Tornado Tag Team Match: Jon Moxley and Darby Allin def. Brian Cage and Ricky Starks
Darby Allin doesn’t come out, leaving Moxley alone. Backstage, Taz is with his men, and he starts taunting Mox. Taz then goes orgasmic about all of Brian Cage’s muscle groups. Deltoids. Pecs. Traps. They’re like cannonballs. They’re like pistons! PISTONS! It’s so goddamn good, and if Taz wants to whisper about Brian Cage’s biceps into a microphone for a few hours, I will enthusiastically listen. Ricky Starks cuts a good “cocky young shitheel” promo and he and Cage walk out and are immediately met with a Darby Allin Coffin Drop from the top of the entryway. Taz gets back on commentary and does his take on Bobby Heenan flop sweating about the success of his charges routine, just a genuine pleasure throughout the whole match.
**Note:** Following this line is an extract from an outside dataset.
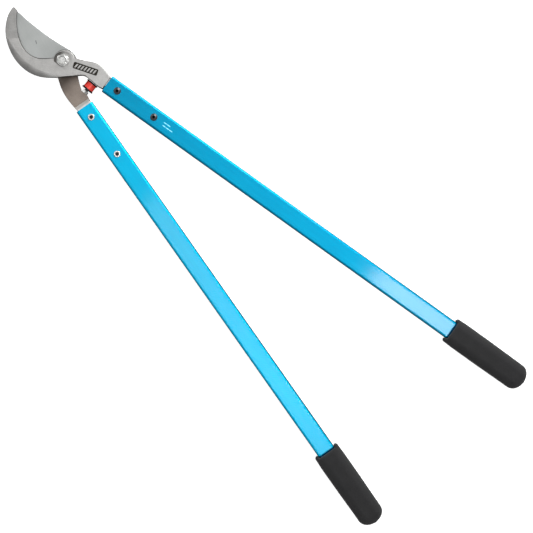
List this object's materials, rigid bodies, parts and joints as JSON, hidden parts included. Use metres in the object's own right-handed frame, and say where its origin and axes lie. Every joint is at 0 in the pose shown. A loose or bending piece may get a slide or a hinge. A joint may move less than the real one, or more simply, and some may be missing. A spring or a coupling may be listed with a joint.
{
  "type": "bypass loppers",
  "caption": "Two-handed bypass loppers: a curved cutting blade passes a crescent hook on one pivot bolt, with rectangular tube handles, foam grips and a rubber bumper.",
  "frame": {"origin": "on the pivot axis, at the outer face of the pivot bolt's head, which the tool rests on when it lies flat", "axes": "+X from the pivot towards the tips of the closed jaws, midway between the handles; +Y to the cutting blade's handle side; +Z along the pivot bolt, up from the bolt head to the nut, when the tool lies flat"},
  "size_m": [0.8073, 0.2935, 0.0278],
  "materials": {
    "forged_steel": "forged, ground faces",
    "blade_steel": "flat ground blade, dark heat-treated tang",
    "zinc_steel": "bright zinc plated",
    "black_steel": "black oxide",
    "bronze": "sintered bronze",
    "nylon": "natural nylon",
    "red_rubber": "moulded, satin",
    "blue_anodised_aluminium": "blue anodised, fine extrusion lines",
    "plug_plastic": "moulded",
    "grip_foam": "fine-celled foam rubber, matt"
  },
  "bodies": {
    "hook_side": {"hook_jaw": "forged_steel", "hook_handle_tube": "blue_anodised_aluminium", "hook_handle_screws": "black_steel", "hook_handle_sleeve_nuts": "zinc_steel", "hook_handle_end_plug": "plug_plastic", "hook_grip": "grip_foam", "pivot_bolt": "zinc_steel", "pivot_washer": "zinc_steel", "pivot_nut": "zinc_steel", "pivot_nut_insert": "nylon"},
    "blade_side": {"cutting_blade": "blade_steel", "pivot_bushing": "bronze", "bumper_strike_disc": "black_steel", "bumper_rubber": "red_rubber", "bumper_seat_disc": "black_steel", "bumper_lock_nut": "zinc_steel", "blade_handle_tube": "blue_anodised_aluminium", "blade_handle_screws": "black_steel", "blade_handle_sleeve_nuts": "zinc_steel", "blade_handle_end_plug": "plug_plastic", "blade_grip": "grip_foam"}
  },
  "joints": [
    {"name": "pivot", "type": "hinge", "parent": "hook_side", "child": "blade_side", "pos_m": [0, 0, 0.013], "axis": [0, 0, -1], "range_deg": [0, 65]}
  ]
}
The issue with tornado tags is that, with all four competitors in the ring, there’s really no way to build drama. The match is a succession of spots where one partner saves the other, with some light weapons play and Cage power spots along the way. Starks and Cage are new to tagging and have some moments where they don’t hit their marks, the worst of which was Cage belly-to-back suplexing Allin into Starks, who missed whatever they were trying to accomplish and had to go for an awkward pin. Mox and Allin work very well together in a way that suggests a future tag run in earnest, Moxley saving Darby from a buckle bomb, the two of them figuring out a tandem Coffin Drop/Paradigm Shift the way Omega and Page figured out a tag team finish and gelled from there. The finish sees Darby bring out his tack-festooned skateboard, which he ollies onto Starks’ back from the top rope. Mox stops Cage from getting into the ring with an armbar on the apron, and Darby takes the three.